Operations Default Implementations Break Laziness
In the current collections, the default implementations of operations that return
new collections (e.g. map
, filter
, ++
) are based on strict builders.
Consequently, when these operations are inherited by lazy collections they break
their laziness. Therefore, these operations have to carefully be overridden by lazy
collections to disable the default behaviour and preserve laziness instead.
From a maintainer point of view, this is a headache.
CanBuildFrom
Doesn’t Work With Views
Unfortunately, views not only cause trouble for the standard library maintainers
but also end users. Indeed, the primary mechanism to extend the collections
with new operations, namely CanBuildFrom
, is incompatible with views. This means
that users that use an implicit CanBuildFrom
instance to build a collection will
get a runtime exception if that instance has been resolved for a view.
This is because CanBuildFrom
, as its name suggests, also uses a strict
“builder based” approach. Therefore no sensible implementation of its methods can
be provided for lazy collections.
Summary
We have seen that on one hand views are useful to avoid unnecessary computations but the other hand they give pain to maintainers and are dangerous for end users.
The collections redesign is an opportunity to fix these issues, as explained in the remainder of this article.
“View Based” Default Implementations
Essentially, in the new collections we reversed the situation.
Instead of having strict by default operations, they are now lazy by default and
concrete collection types decide whether to evaluate their result or not. For instance,
here is the implementation of map
:
trait IterableOps[A, CC[_], C] {
def map[B](f: A => B): CC[B] = fromIterable(View.Map(this, f))
}
(where CC[_]
is List
or Vector
)
We can break down this implementation into two steps.
First, we create a lazy View
that “records” that the map
operation has been applied.
Constructing such a view is a cheap operation, here is the implementation of
View.Map
:
object View {
case class Map[A, B](underlying: Iterable[A], f: A => B) extends View[B] {
def iterator = underlying.iterator.map(f)
}
}
As you can see, unless we actually iterate on the view we don’t evaluate the elements
of the underlying
collection or the mapped elements.
Second, we build the resulting collection from the view by calling fromIterable
. This operation
is abstract in IterableOps
and is implemented by leaf classes of the hierarchy (e.g.
List
, Vector
, etc.). Here is the implementation of fromIterable
in List
,
for instance:
trait List[A] extends IterableOps[A, List, List[A]] {
def fromIterable[E](it: Iterable[E]): List[E] = (List.newBuilder[E]() ++= it).result()
}
This implementation creates a new list and adds all the elements of the passed Iterable[E]
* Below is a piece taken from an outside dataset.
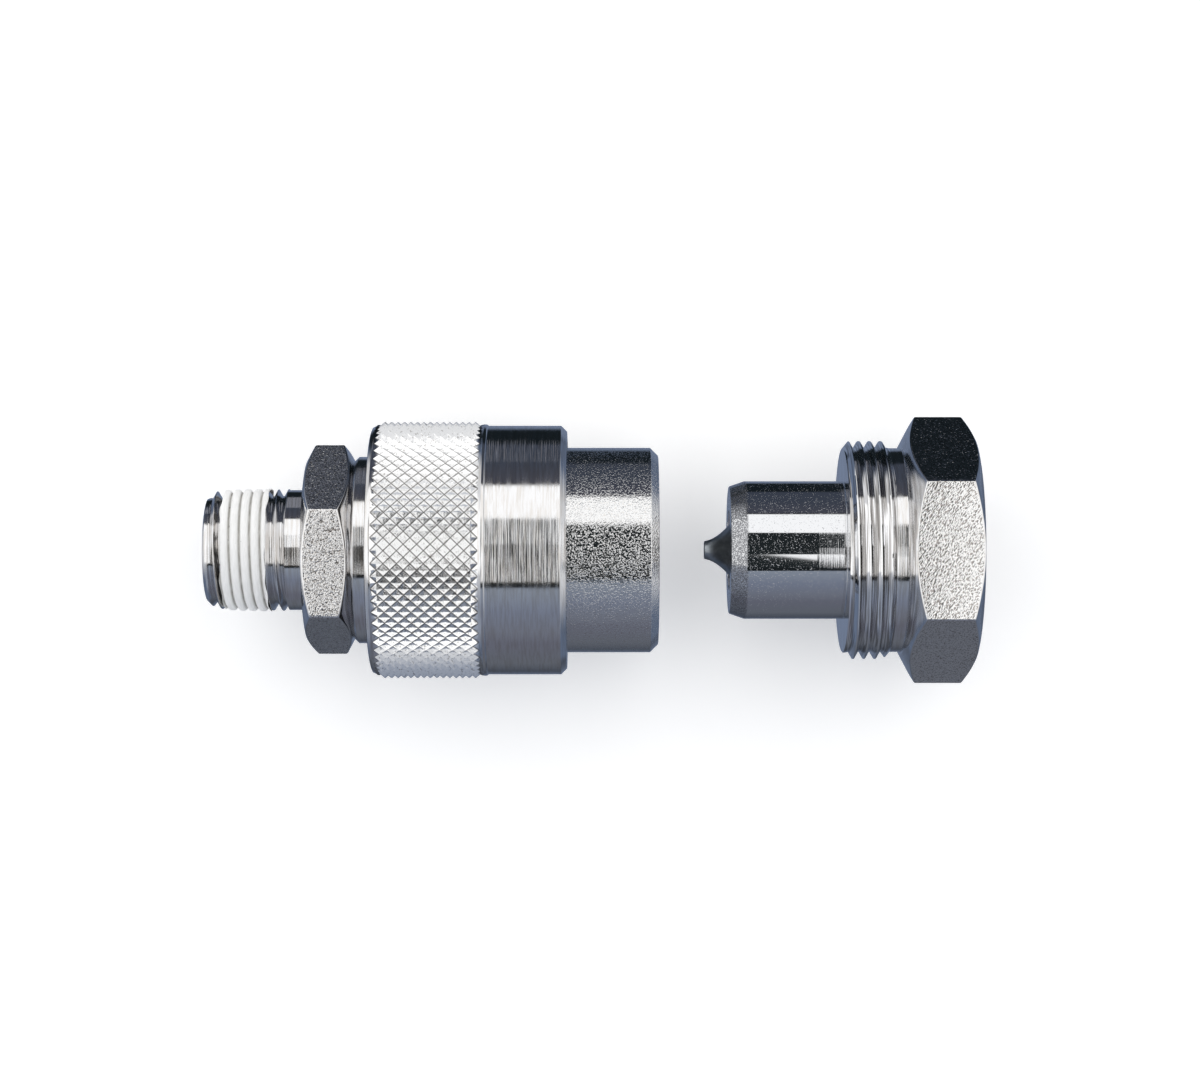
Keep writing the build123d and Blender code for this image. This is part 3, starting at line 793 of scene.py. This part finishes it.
def knurled_collar():
    """Collar with its diamond knurl, plain front stretch, ring groove and inside thread."""
    mesh = bmesh.new()
    columns = 2 * knurl_starts
    row_length = (knurl_front - knurl_rear) / knurl_rows
    mouth_r = collar_thread_depth + collar_crest_r + 0.15

    def shape(x, height):
        return max(collar_crest_r - height, mouth_r - (collar_front - x))

    section = thread_section(collar_thread_depth, ring_pitch, 0.12)
    travel = sum(limits[1] for limits in joint_range.values())
    # Its crests lie between those of the plug's ring when the halves are joined
    crest_at = ring_crest_x - travel / MM + ring_pitch / 2
    thread(mesh, section, ring_pitch, crest_at, collar_thread_x, collar_front, columns, shape)
    inner = tidy_loop(mesh, collar_thread_x, columns)
    tidy_loop(mesh, collar_front, columns, (collar_front, mouth_r))

    def knurl_ring(row):
        def ring(angle):
            column = round(angle / (math.tau / columns))
            point_r = knurl_end_r if row in (0, knurl_rows) else knurl_r
            return knurl_rear + row * row_length, knurl_root_r if (column + row) % 2 else point_r

        return ring

    groove_rear, groove_front, groove_r = ring_groove
    back = eased(
        (collar_thread_x, collar_bore_r),
        (groove_front, collar_bore_r, 0.1),
        (groove_front, groove_r, 0.3),
        (groove_rear, groove_r, 0.3),
        (groove_rear, collar_bore_r, 0.1),
        (collar_rear, collar_bore_r, 0.3),
        (collar_rear, collar_rear_r - 0.5),
        (collar_rear + 0.12, collar_rear_r - 0.18),
        (collar_rear + 0.5, collar_rear_r),
    )
    front = eased(
        (knurl_front + 0.4, collar_r + 0.2),
        (knurl_front + 0.75, collar_r + 0.18, 0.2),
        (knurl_front + 0.9, collar_r),
        (collar_front - collar_chamfer, collar_r, 0.16),
        (collar_front, collar_r - collar_chamfer, 0.16),
        (collar_front, mouth_r),
    )
    knurl = [knurl_ring(row) for row in range(knurl_rows + 1)]
    carry_on(mesh, inner, back + knurl + front)
    bmesh.ops.remove_doubles(mesh, verts=mesh.verts, dist=MERGE * MM)

    def in_knurl(face):
        x, radius = middle(face)
        return radius > knurl_root_r - 0.2 and knurl_rear < x < knurl_front

    points = [face for face in mesh.faces if in_knurl(face)]
    bmesh.ops.triangulate(mesh, faces=points, quad_method="SHORT_EDGE")
    make_piece(
        mesh,
        "knurled_collar",
        "collar",
        "collar",
        [brushed, knurled],
        choose=in_knurl,
        flat=in_knurl,
    )


def plug_body():
    """Nose, threaded ring, relief and hexagon with the port's thread, in one piece."""
    mesh = bmesh.new()

    def ring_shape(x, height):
        return min(ring_crest_r + height, ring_root_r + 1.2 * min(x - ring_x, ring_end_x - x))

    def port_shape(x, height):
        root = port_r + port_depth * min(1, (x - port_x) / (2 * pipe_pitch))
        crest = port_r + (x - port_x) * pipe_taper / 2
        return max(min(crest - height, root), port_mouth_r - (port_face - x))

    ring_section = thread_section(ring_crest_r - ring_root_r, ring_pitch, 0.19)
    thread(mesh, ring_section, ring_pitch, ring_crest_x, ring_x, ring_end_x, COLUMNS, ring_shape)
    port_section = thread_section(port_depth, pipe_pitch, 0.14)
    thread(mesh, port_section, pipe_pitch, port_x, port_x, port_face, COLUMNS, port_shape)
    nose_side = tidy_loop(mesh, ring_x, COLUMNS, (ring_x, ring_root_r))
    hex_side = tidy_loop(mesh, ring_end_x, COLUMNS, (ring_end_x, ring_root_r))
    tidy_loop(mesh, port_x, COLUMNS, (port_x, port_r))
    tidy_loop(mesh, port_face, COLUMNS, (port_face, port_mouth_r))

    groove_near, groove_far, groove_r = circlip_groove
    nose = eased(
        (ring_x, ring_root_r),
        (ring_x, nose_r, 0.15),
        (nose_face + nose_lead, nose_r, 0.4),
        (nose_face, nose_rim_r, 0.15),
        (nose_face, throat_r, 0.2),
        (nose_face + throat_length, throat_r),
        (nose_face + throat_length + chamber_r - throat_r, chamber_r),
        (groove_near, chamber_r),
        (groove_near, groove_r),
        (groove_far, groove_r),
        (groove_far, chamber_r),
        (port_x, chamber_r),
        (port_x, port_r),
    )
    carry_on(mesh, nose_side, nose[1:])
    relief = eased((ring_end_x, ring_root_r), (hex_x, ring_root_r, 0.2), (hex_x, hex_near_r))
    hexagon = hex_rings(hex_flats, 0.0, hex_x, hex_near_r, port_face)
    carry_on(mesh, hex_side, relief[1:-1] + hexagon + [(port_face, port_mouth_r)])
    bmesh.ops.remove_doubles(mesh, verts=mesh.verts, dist=MERGE * MM)
    soften(mesh, hex_x, port_face, hex_near_r - 0.1, 0.18)

    def on_flat(face):
        x, radius = middle(face)
        return hex_x < x < port_face and radius > hex_near_r and abs(face.normal.x) < 0.001

    def finish(face):
        x, radius = middle(face)
        if on_flat(face):
            return 2
        if ring_x < x < ring_end_x and radius > ring_root_r - 0.1:
            return 3
        return 1 if x < ring_x and radius > throat_r + 1 else 0

    make_piece(
        mesh,
        "turned_plug_body",
        "plug",
        "plug_body",
        [turned, mirror, large_flats, threaded],
        choose=finish,
        flat=on_flat,
    )


def poppet(half, face_x, way):
    """Valve with its pin, hollow flare, cone and stem, turned in one piece."""
    tip = -3.42
    tip_r = 1.26
    flare_end = 1.5
    flare_r = 5.35
    seal_near_r = 5.55
    seal_far_r = 6.3
    seal_root_r = 4.75
    head_edge_r = 6.5
    stem_r = 2.0
    stem_end = guide_back + 0.6
    seat_gap = 0.3
    cone_shift = seat_gap * math.sqrt(2) - throat_r + throat_length
    shares = [step / 12 for step in range(1, 13)]
    flare = [
        (tip + (flare_end - tip) * share, tip_r + (flare_r - tip_r) * share**1.72) for share in shares
    ]
    back = eased(
        (flare_end, flare_r),
        (flare_r + cone_shift, flare_r),
        (seal_near_r + cone_shift, seal_near_r),
        (seal_near_r + cone_shift, seal_root_r),
        (seal_far_r + cone_shift, seal_root_r),
        (seal_far_r + cone_shift, seal_far_r),
        (head_edge_r + cone_shift, head_edge_r),
        (poppet_back, head_edge_r, 0.25),
        (poppet_back, stem_r, 0.4),
        (stem_end, stem_r, 0.35),
        (stem_end, 0),
    )
    outline = [(tip, 0), (tip, tip_r - 0.12), (tip + 0.06, tip_r - 0.02)] + flare + back[1:]
    placed = [(face_x + way * depth, radius) for depth, radius in outline]
    make_piece(
        lathe(placed, closed=False, columns=96),
        f"{half}_valve_poppet",
        f"{half}_valve",
        f"{half}_poppet",
        [oxide],
    )


def spring(half, face_x, way):
    """Coil spring with a closed turn at each end."""
    mesh = bmesh.new()
    end_turns = 0.75
    middle_turns = 3
    steps = 40
    low = face_x + way * (poppet_back + spring_wire_r)
    rise = spring_length - 2 * spring_wire_r
    end_pitch = 2 * spring_wire_r
    middle_pitch = (rise - 2 * end_turns * end_pitch) / middle_turns
    ring = bmesh.ops.create_circle(mesh, segments=14, radius=spring_wire_r * MM)["verts"]
    bmesh.ops.translate(mesh, vec=(low * MM, spring_r * MM, 0), verts=ring)
    loop = ring + list({edge for vert in ring for edge in vert.link_edges})
    end = (end_turns, end_pitch)
    for turns, pitch in (end, (middle_turns, middle_pitch), end):
        count = round(turns * steps)
        loop = bmesh.ops.spin(
            mesh,
            geom=loop,
            axis=(1, 0, 0),
            angle=way * math.tau * turns,
            steps=count,
            dvec=(way * pitch * MM / steps, 0, 0),
        )["geom_last"]
    bmesh.ops.holes_fill(mesh, edges=[edge for edge in mesh.edges if edge.is_boundary])
    piece = make_piece(mesh, f"wound_{half}_spring", half, f"{half}_spring", [wire])
    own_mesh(piece)


socket_body()
rear_adapter()
wound_tape()
knurled_collar()
plug_body()
for half, face_x, way in (("socket", valve_shoulder_x, -1), ("plug", nose_face, 1)):
    poppet(half, face_x, way)
    spring(half, face_x, way)

seal_rubber = nitrile()
ring_ptfe = cut_ptfe()
guide_steel = machined_steel()
solid_finishes = {
    "spigot_o_ring": seal_rubber,
    "nose_o_ring": seal_rubber,
    "socket_poppet_seal": seal_rubber,
    "plug_poppet_seal": seal_rubber,
    "spigot_backup_ring": ring_ptfe,
    "nose_backup_ring": ring_ptfe,
    "socket_valve_guide": guide_steel,
    "plug_valve_guide": guide_steel,
    "collar_snap_ring": wire,
    "plug_circlip": wire,
}
for node, solid in frame["nodes"].items():
    solid.data.materials.clear()
    solid.data.materials.append(solid_finishes.get(node, turned))


# Studio


def floor():
    """Plain pale floor that touches the collar."""
    mesh = bmesh.new()
    bmesh.ops.create_grid(mesh, x_segments=1, y_segments=1, size=3.0)
    bmesh.ops.translate(mesh, vec=(0, 0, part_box("collar")[0].z), verts=mesh.verts)
    data = bpy.data.meshes.new("floor")
    mesh.to_mesh(data)
    mesh.free()
    data.materials.append(pale_floor())
    plane = bpy.data.objects.new("floor", data)
    bpy.context.scene.collection.objects.link(plane)
    plane.visible_glossy = False


def sky():
    """A wide soft light overhead with the dark camera and its arm in it, and slate walls in front and
    behind."""
    world = bpy.data.worlds.new("studio")
    bpy.context.scene.world = world
    world.use_nodes = True
    tree = world.node_tree
    tree.nodes.clear()
    way = add(tree, "TexCoord", out="Generated")
    x, y, z = add(tree, "SeparateXYZ", {"Vector": way}).node.outputs
    lean_angle = add(tree, "Math", {0: y, 1: z}, operation="ARCTAN2")
    lean = add(tree, "Math", {0: lean_angle}, operation="DEGREES")
    side_angle = add(tree, "Math", {0: x}, operation="ARCSINE")
    side = add(tree, "Math", {0: side_angle}, operation="DEGREES")

    walls = (
        (-180, "#75829A"),
        (-152, "#4A505C"),
        (-128, "#6A6F79"),
        (-95, "#6F7280"),
        (-81, "#7A7F8D"),
        (-58, "#81899C"),
        (-35, "#959EAC"),
        (-34, "#14171A"),
        (62, "#14171A"),
        (66, "#4F515C"),
        (90, "#444A57"),
        (113, "#444A57"),
        (116, "#1A2126"),
        (147, "#1A2126"),
        (155, "#75829A"),
    )
    share = add(tree, "MapRange", {"Value": lean, "From Min": -180, "From Max": 180})
    ramp = add(tree, "ValToRGB", {"Fac": share})
    stops = ramp.node.color_ramp.elements
    for index, (angle, colour) in enumerate(walls):
        stop = stops[index] if index < 2 else stops.new(1)
        stop.position = (angle + 180) / 360
        stop.color = linear(colour)

    def window(value, low, high, edge):
        """One between two bounds, and none beyond their soft edges."""
        opens = add(tree, "MapRange", {"Value": value, "From Min": low - edge, "From Max": low})
        closes = {"Value": value, "From Min": high + edge, "From Max": high, "To Max": opens}
        return add(tree, "MapRange", closes)

    below = add(tree, "MapRange", {"Value": z, "From Min": -0.1, "From Max": -0.4})
    front = add(tree, "MapRange", {"Value": y, "From Min": -0.2, "From Max": -0.6})
    bright_end = add(tree, "Mix", {0: front, 6: "#F2F3F5", 7: "#9AA2B2"}, out=2, data_type="RGBA")
    end_wall = add(tree, "Mix", {0: below, 6: bright_end, 7: "#66738A"}, out=2, data_type="RGBA")
    off_middle = add(tree, "Math", {0: x}, operation="ABSOLUTE")
    at_end = add(tree, "MapRange", {"Value": off_middle, "From Min": 0.4, "From Max": 0.5})
    around = add(tree, "Mix", {0: at_end, 6: ramp, 7: end_wall}, out=2, data_type="RGBA")
    light = [window(lean, -28.5, 61.5, 1.5), window(side, -80, 80, 8)]
    in_light = add(tree, "Math", {0: light[0], 1: light[1]}, operation="MULTIPLY")
    colour = add(tree, "Mix", {0: in_light, 6: around, 7: "#FFFFFF"}, out=2, data_type="RGBA")

    under_arm = add(tree, "Math", {0: lean, 1: 8}, operation="ADD")
    lowered = add(tree, "Math", {0: under_arm, 1: 0}, operation="MINIMUM")
    slanted_side = add(tree, "Math", {0: lowered, 1: 0.1, 2: side}, operation="MULTIPLY_ADD")
    black = "#1F2426"
    for across, side_low, side_high, lean_low, lean_high, shade in (
        (slanted_side, -5, 3.2, -34, 28.5, black),  # the arm
        (side, 2, 4.8, -6.5, 28.5, black),  # the camera
        (side, 4.6, 6.0, 4, 26, black),  # the camera's corner
        (side, -9, -5, -30, 5, "#55524F"),  # a grey stretch beside the arm
        (side, -10, -5.3, 90, 122, "#8C8F99"),  # a paler stretch of the wall behind
    ):
        inside = [window(across, side_low, side_high, 0.3), window(lean, lean_low, lean_high, 1)]
        patch = add(tree, "Math", {0: inside[0], 1: inside[1]}, operation="MULTIPLY")
        colour = add(tree, "Mix", {0: patch, 6: colour, 7: shade}, out=2, data_type="RGBA")
    strength = add(tree, "MapRange", {"Value": in_light, "To Min": 1, "To Max": 1.35})
    background = add(tree, "Background", {"Color": colour, "Strength": strength})
    add(tree, "OutputWorld", {"Surface": background})


def camera():
    """Camera straight above, as the photograph was taken."""
    data = bpy.data.cameras.new("camera")
    data.sensor_width = 36.0
    data.lens = 86.64
    data.clip_end = 20.0
    image_middle = (1.385, 2.08)
    height = 400
    view = bpy.data.objects.new("camera", data)
    view.location = Vector((*image_middle, height)) * MM
    bpy.context.scene.collection.objects.link(view)
    bpy.context.scene.camera = view


floor()
sky()
camera()
bpy.context.scene.view_settings.view_transform = "Standard"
to it. By doing so, it necessarily computes the elements of the source collection
and the resulting collection: List
is a strict collection type.
Now let’s have a look at the fromIterable
implementation in View
:
trait View[A] extends IterableOps[A, View, View[A]] {
def fromIterable[E](it: Iterable[E]): View[E] =
new View[E] {
def iterator = it.iterator
}
}
Here we return a view that will only evaluate its elements (by delegating to the
underlying
collection elements) when it is actually iterated: View
is a lazy
collection type.
Let’s take a step back and consider again the implementation of the map
operation:
trait IterableOps[A, CC[_], C] {
def map[B](f: A => B): CC[B] = fromIterable(View.Map(this, f))
}
The first part of the implementation creates a lazy view of the transformed elements,
and the second part of the implementation (the call to fromIterable
) turns this view
into the resulting collection (which can be done either in a lazy or strict way, as
we’ve just seen).
Note that in practice, the map
operation has been overridden in List
(for performance
reasons) so we don’t actually use the default implementation, but the reasoning presented
above still applies to most operations.
Conclusion
We have classified collections type into two categories: strict collections eagerly evaluate
their elements (examples of such collections are List
, Vector
, etc.), whereas lazy
collections evaluate their elements only when they are needed (examples are Stream
and
View
).
In the new collections, the default implementations of transformation operations preserve laziness: when they are applied to a strict collection they are strict, and when they are applied to a lazy collection they are lazy. To achieve this we switched from a builder based approach to a view based approach to create collections.
More precisely, the new pattern to implement an operation consists in decoupling the
logic of the operation and the evaluation mode of the underlying collection type.
The logic of the operation is captured in a View
and the evaluation mode is
defined by the fromIterable
method implementation in leaf collection types.